_ 判決言い渡しの法廷へは白いワイシャツにブルー系の地味なネクタイで現れたそうだ。でも、先日の村上世彰の裁判に証人として出廷したときはジーパンにピンクのTシャツだったと。
_ 自身の裁判に地味な服装で臨むのは、昔の堀江の反権力的な装いを気に入っていた私からすると残念ではある。でも、服装で裁判官に悪い印象を与えてはいけないとの世間智を否定するものではなく、つまらないところで勝負しないという戦術ならそれでもいい。
_ でも、村上の裁判での格好はどんなものだろう。堀江は村上側の証人として出廷し村上に有利な証言をしたそうだ。村上と堀江が友達かどうかは知らないが、自分の法廷に気を使うくらいには村上にも気を使ってやれと言いたい。すでに自分の服装に対する信念は捨ててしまっている堀江なんだから、村上のためにネクタイぐらいしたっていいではないか。自分の法廷にジーパン、Tシャツで、村上の法廷にはネクタイだったらエライ男だと思っただろうが、反対ではないか。がっかりだよ!
_ 堀江の法廷戦術は自分がお飾りの社長であって責任がないというもののようで、それにもがっかりした。拘置所から出てきたときは精悍な顔つきになっていてよかったのに、今の姿は以前よりもっと太ってたるんでいる。
_ 勝ち組、負け組という区分けが流行っているが、堀江はすでに精神的に負けている。控訴審でどのような結論になろうとも、堀江が昔の輝きを取り戻すことはないだろう。畢竟勝ち負けは精神の問題なのだ。

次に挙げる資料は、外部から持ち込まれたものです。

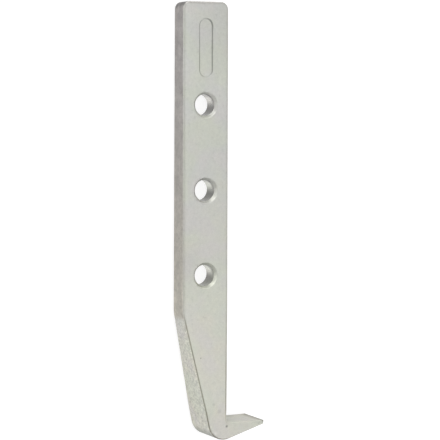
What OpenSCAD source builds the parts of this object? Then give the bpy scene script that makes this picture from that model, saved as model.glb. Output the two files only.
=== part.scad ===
// Puller hook: the one-piece drop forged leg of a gear and bearing puller.
// The flat bar lies along Y with a row of cross bores, and the claw is at its -Y end.
// Below the bend the leg narrows along X and flares along Z.
// The origin is the centre of the middle bore, halfway through the bar.
// The toe points to +X, and the broad face with the pad looks to +Z.

/* [Bar] */
// Width of the bar across its broad face
bar_w = 23.5; // [20:0.5:26]
// Thickness of the bar at its free end
bar_t_end = 10; // [9:0.1:11]
// Thickness of the bar where the bend starts
bar_t_bend = 11; // [10:0.1:13]
// Length of bar beyond the first bore
bar_above = 48; // [44:1:60]
// Radius of the two corners at the free end, seen on the broad face
end_corner_r = 3.4; // [2:0.1:6]
// Radius of the long edges
edge_r = 0.9; // [0.5:0.1:1.2]

/* [Bores] */
// Diameter of each cross bore
bore_d = 10; // [8:0.1:11]
// Width of the chamfer round each mouth, seen on the broad face
bore_chamfer = 1.15; // [0.5:0.05:1.5]
// Depth of the chamfer, along the bore
chamfer_depth = 1.5; // [0.8:0.1:1.8]
// Distance between neighbouring bores
bore_pitch = 40; // [30:1:44]
// Number of bores in the row
bore_count = 3; // [1:1:3]

/* [Leg] */
// Distance from the last bore to the bend
bend_below = 17.5; // [14:0.5:30]
// Slope of the outer face below the bend, in degrees
outer_slope = 12.2; // [8:0.1:13]
// Slope of the inner face below the bend, in degrees
inner_slope = 2.8; // [0:0.1:4]
// Length of the stretch over which the leg flares
flare_len = 46.5; // [30:0.5:47]
// Width of the claw, in the direction of the bores
claw_w = 19.2; // [15:0.2:26]

/* [Claw] */
// Distance from the bend to the hooking face
hook_below = 52.5; // [51:0.5:60]
// Reach of the toe from the inner face of the leg
toe_reach = 20; // [14:0.5:24]
// Thickness of the toe at its tip
tip_t = 2; // [1.6:0.1:2.6]
// Distance that the tip's lower edge stands back from its upper edge
tip_back = 0.2; // [0:0.1:1]
// Radius of the edges at the tip
tip_r = 0.5; // [0.3:0.05:0.7]
// Slope of the toe's underside, in degrees
toe_slope = 17; // [14:0.5:20]
// Radius of the heel
heel_r = 8.5; // [6:0.1:9.5]
// Radius of the fillet between the leg and the hooking face
root_r = 1.8; // [1:0.1:3]

/* [Pad] */
// Length of the blank pad sunk in the broad face
pad_len = 28; // [20:0.5:30]
// Width of the blank pad
pad_w = 7.5; // [5:0.5:9]
// Depth of the blank pad
pad_depth = 0.4; // [0.2:0.1:0.6]
// Width of the pad's sloping wall
pad_draft = 0.7; // [0.1:0.1:1]
// Distance from the first bore to the middle of the pad
pad_above = 26.5; // [25:0.1:28]

/* [Hidden] */

// Facets round a full circle: of the small edges, of the bores and of the pad's ends
edge_fn = 24;
bore_fn = 64;
pad_fn = 48;
// Steps along the corner arcs, the heel's arc and the root fillet
corner_steps = 6;
heel_steps = 16;
root_steps = 3;
// Run of a cutter past the face that it cuts
overcut = 0.5;

half_w = bar_w / 2;
half_end = bar_t_end / 2;
half_bend = bar_t_bend / 2;
half_claw = claw_w / 2;

// Heights along Y of the last bores, the free end, the bend, the flare's end and the hooking face
row_half = bore_pitch * (bore_count - 1) / 2;
end_y = row_half + bar_above;
bend_y = -row_half - bend_below;
flare_y = bend_y - flare_len;
hook_y = bend_y - hook_below;

// Outward normals of the outer face, the inner face and the toe's underside
outer_n = [-cos(outer_slope), -sin(outer_slope)];
inner_n = [cos(inner_slope), -sin(inner_slope)];
under_n = [sin(toe_slope), -cos(toe_slope)];

// X at height y of the outer and inner faces, moved in by r
function outer_x(y, r = 0) = -half_w + (bend_y - y) * tan(outer_slope) + r / cos(outer_slope);
function inner_x(y, r = 0) = half_w - (bend_y - y) * tan(inner_slope) - r / cos(inner_slope);

// Half the bar's thickness at height y, and the slope of its broad faces, in degrees
function bar_half(y) = half_bend + (half_end - half_bend) * (y - bend_y) / (end_y - bend_y);
bar_taper = atan2(half_bend - half_end, end_y - bend_y);

// Where two lines cross, each given by its normal and its distance from the origin
function crossing(n1, k1, n2, k2) =
    [k1 * n2[1] - k2 * n1[1], n1[0] * k2 - n2[0] * k1] / (n1[0] * n2[1] - n1[1] * n2[0]);

tip_x = inner_x(hook_y) + toe_reach;
tip_under = [tip_x - tip_back, hook_y - tip_t];

// The heel's centre lies heel_r inside the outer face and heel_r inside the underside
heel_c = crossing(outer_n, outer_n * [-half_w, bend_y] - heel_r, under_n, under_n * tip_under - heel_r);
heel_start = 180 + outer_slope;
heel_end = 270 + toe_slope;

// The root fillet's centre lies root_r outside the inner face and root_r above the hooking face
root_c = crossing(inner_n, inner_n * [half_w, bend_y] + root_r, [0, 1], hook_y + root_r);
root_start = 180 - inner_slope;
root_end = 270;

// The corner inside the metal where the leg's inner edge meets the toe's upper edge
root_inside = [inner_x(hook_y - edge_r, edge_r), hook_y - edge_r];

function on_arc(centre, r, a) = centre + r * [cos(a), sin(a)];

// A ball with a point at each pole
module ball(r) {
    rotate_extrude($fn = edge_fn)
        intersection() {
            circle(r, $fn = edge_fn);
            translate([0, -r])
                square([r, 2 * r]);
        }
}

// The rounded ends of an edge that crosses the leg along Z at point p, half_t to each side
module edge(p, half_t, r = edge_r, turn = 0) {
    for (side = [-1, 1])
        translate([p[0], p[1], side * (half_t - r)])
            rotate(turn)
                ball(r);
}

// Both edges of the leg at height y
module leg_station(y, half_t) {
    edge([outer_x(y, edge_r), y], half_t);
    edge([inner_x(y, edge_r), y], half_t);
}

// One edge on the rounded corner at the free end
module corner_edge(a) {
    centre = [half_w - end_corner_r, end_y - end_corner_r];
    p = on_arc(centre, end_corner_r - edge_r, a);
    edge(p, bar_half(p[1]));
}

// One edge on the heel's arc, which turns with the arc
module heel_edge(a) {
    edge(on_arc(heel_c, heel_r - edge_r, a), half_claw, turn = a);
}

// One edge on the root fillet's arc
module root_edge(a) {
    edge(on_arc(root_c, root_r + edge_r, a), half_claw);
}

// The flat bar, from the bend to the round-cornered free end
module bar_blank() {
    hull() {
        leg_station(bend_y, half_bend);
        for (side = [0, 1], i = [0 : corner_steps])
            mirror([side, 0, 0])
                corner_edge(i * 90 / corner_steps);
    }
}

// The stretch below the bend that narrows along X and flares along Z
module flared_leg() {
    hull() {
        leg_station(bend_y, half_bend);
        leg_station(flare_y, half_claw);
    }
}

// The end of the leg, rounded at the heel
module heel() {
    hull() {
        leg_station(flare_y, half_claw);
        for (i = [0 : heel_steps])
            heel_edge(heel_start + i * (heel_end - heel_start) / heel_steps);
        edge(root_inside, half_claw);
    }
}

// The chisel shaped toe, flat on its hooking face
module toe() {
    hull() {
        heel_edge(heel_end);
        edge(root_inside, half_claw);
        edge([tip_x - tip_r, hook_y - tip_r], half_claw, tip_r);
        edge(tip_under + [-tip_r, tip_r], half_claw, tip_r);
    }
}

// The fillet in the corner under the load, as flats along its arc
module root_fillet() {
    step = (root_end - root_start) / root_steps;
    for (i = [0 : root_steps - 1])
        hull() {
            root_edge(root_start + i * step);
            root_edge(root_start + (i + 1) * step);
            edge(root_inside, half_claw);
        }
}

// A through bore at height y, chamfered at both mouths
module bore(y) {
    half_t = bar_half(y);
    cut_h = chamfer_depth + overcut;
    translate([0, y, 0]) {
        cylinder(h = 2 * (half_t + overcut), d = bore_d, center = true, $fn = bore_fn);
        for (side = [0, 1])
            mirror([0, 0, side])
                translate([0, 0, half_t - chamfer_depth])
                    cylinder(
                        h = cut_h,
                        r1 = bore_d / 2,
                        r2 = bore_d / 2 + bore_chamfer * cut_h / chamfer_depth,
                        $fn = bore_fn
                    );
    }
}

// The sunk pad with round ends and sloping walls, left blank
module blank_pad() {
    pad_y = row_half + pad_above;
    straight = pad_len - pad_w;
    cut_h = pad_depth + overcut;
    floor_r = pad_w / 2 - pad_draft;
    cut_r = floor_r + pad_draft * cut_h / pad_depth;
    translate([0, pad_y, bar_half(pad_y)])
        rotate([-bar_taper, 0, 0])
            translate([0, 0, -pad_depth]) {
                rotate([90, 0, 0])
                    linear_extrude(straight, center = true)
                        polygon([[-floor_r, 0], [floor_r, 0], [cut_r, cut_h], [-cut_r, cut_h]]);
                for (side = [-1, 1])
                    translate([0, side * straight / 2, 0])
                        cylinder(h = cut_h, r1 = floor_r, r2 = cut_r, $fn = pad_fn);
            }
}

module hook() {
    color([0.75, 0.75, 0.72])
        difference() {
            union() {
                bar_blank();
                flared_leg();
                heel();
                toe();
                root_fillet();
            }
            for (i = [0 : bore_count - 1])
                bore(row_half - i * bore_pitch);
            blank_pad();
        }
}

hook();
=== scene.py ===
"""Puller hook: the forged and zinc plated leg of a gear puller, dressed over its CAD solid."""

import logging
import math
from dataclasses import astuple, dataclass, field
from enum import Enum
from functools import reduce
from operator import mul
from typing import Any, Optional, Union

import bmesh
import bpy
import numpy as np
from mathutils import Matrix, Vector


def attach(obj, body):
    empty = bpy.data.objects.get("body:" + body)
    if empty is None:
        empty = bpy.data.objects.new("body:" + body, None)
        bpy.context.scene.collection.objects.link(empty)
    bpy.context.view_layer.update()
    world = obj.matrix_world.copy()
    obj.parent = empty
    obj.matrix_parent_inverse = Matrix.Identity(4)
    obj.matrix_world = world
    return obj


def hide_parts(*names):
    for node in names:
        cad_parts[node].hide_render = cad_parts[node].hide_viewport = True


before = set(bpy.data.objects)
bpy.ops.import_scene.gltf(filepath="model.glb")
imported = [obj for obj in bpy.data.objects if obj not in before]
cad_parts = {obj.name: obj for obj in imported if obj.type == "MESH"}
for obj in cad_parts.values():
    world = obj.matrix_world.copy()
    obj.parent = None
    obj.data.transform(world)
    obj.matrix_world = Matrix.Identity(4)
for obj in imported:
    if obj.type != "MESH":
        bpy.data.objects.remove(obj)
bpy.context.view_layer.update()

MM = 0.001
MERGE_MM = 0.001
WHITE = (1.0, 1.0, 1.0, 1.0)

Point = tuple[float, float]
Triple = tuple[float, float, float]
Colour = tuple[float, float, float, float]
Operand = Union["Field", float]
Settings = Optional[dict[str, Any]]
Sockets = Optional[dict[Union[str, int], Any]]

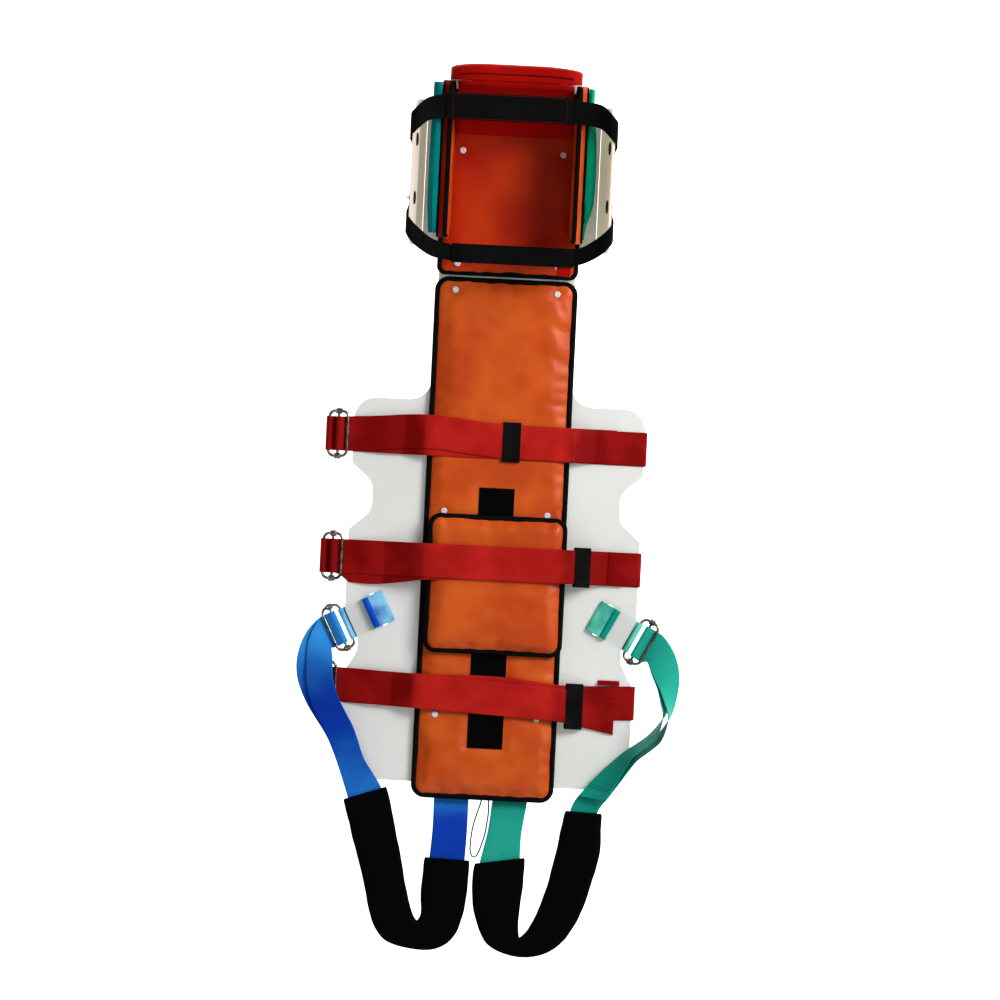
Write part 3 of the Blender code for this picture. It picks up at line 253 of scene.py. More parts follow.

_ 更新されなくなったHPは突然亡びた町の遺跡にどこか似ている。それが最後の書き込みという意識無く作られた更新画面がいつまでも残っている。日常が突然断ち切られたポンペイの市民のように、今にも動き出しそうだ。
_ そのように中途半端に終わってしまったHPたちの中にお別れのメッセージを記したものがある。
_ 「2/26を持ちまして、agua e luz は幕を下ろしました。
_ またいつの日か、この仙台の地に戻り再開する時までしばしのお別れです。
_ 3年間ありがとうございました。」
_ アグア・エ・ラズ(水と光というポルトガル語だという)は仙台にあったフレンチレストランだ。おいしいワインを出す本格的なフレンチだという。2/26は去年のことで、もう一年以上経つ。
_ HPには厨房を背にしたスタッフの小さな写真がある。彼(彼女)らは、今東京で修行しながらレストランの再開を期している。その夢がかなうまでには幾多の困難があるだろう。それを乗り越えて夢が実現することを切に祈る。
_ 植木等さんが亡くなった。
_ 植木さんとは一度会ったことがある。「乱」の時で、それについては、映画「乱」製作秘話14章に書いた。たぶんバスの中で2,3時間は話したはずだが何を話したか覚えていない。映画やテレビで見るとおりの気さくな人だった。
_ 植木さん絡みではもうひとつ思い出がある。中学2年の終わりだったと思う。クラス単位で芝居をすることになった。なぜか私が、脚本・監督で、原水爆禁止の政治劇をやることになった。当時の国際政治を舞台に、実在の政治家を仮面で表現した。その仮面を描いてくれたのは、作家になった橋本治だ。ケネディとフルシチョフが会談をしているところに日本の池田勇人首相からの使者が来て核実験の中止を訴える。私は、役得でケネディをやった。さて、日本の首相からのまじめな訴えに対して両首脳はどう応えるか。突然当時流行っていたスーダラ節のレコードがかかる。そして舞台の上の全員が、植木等の振りで踊りだす。「わかっちゃいるけどやめらねぇ~」で幕が下りる。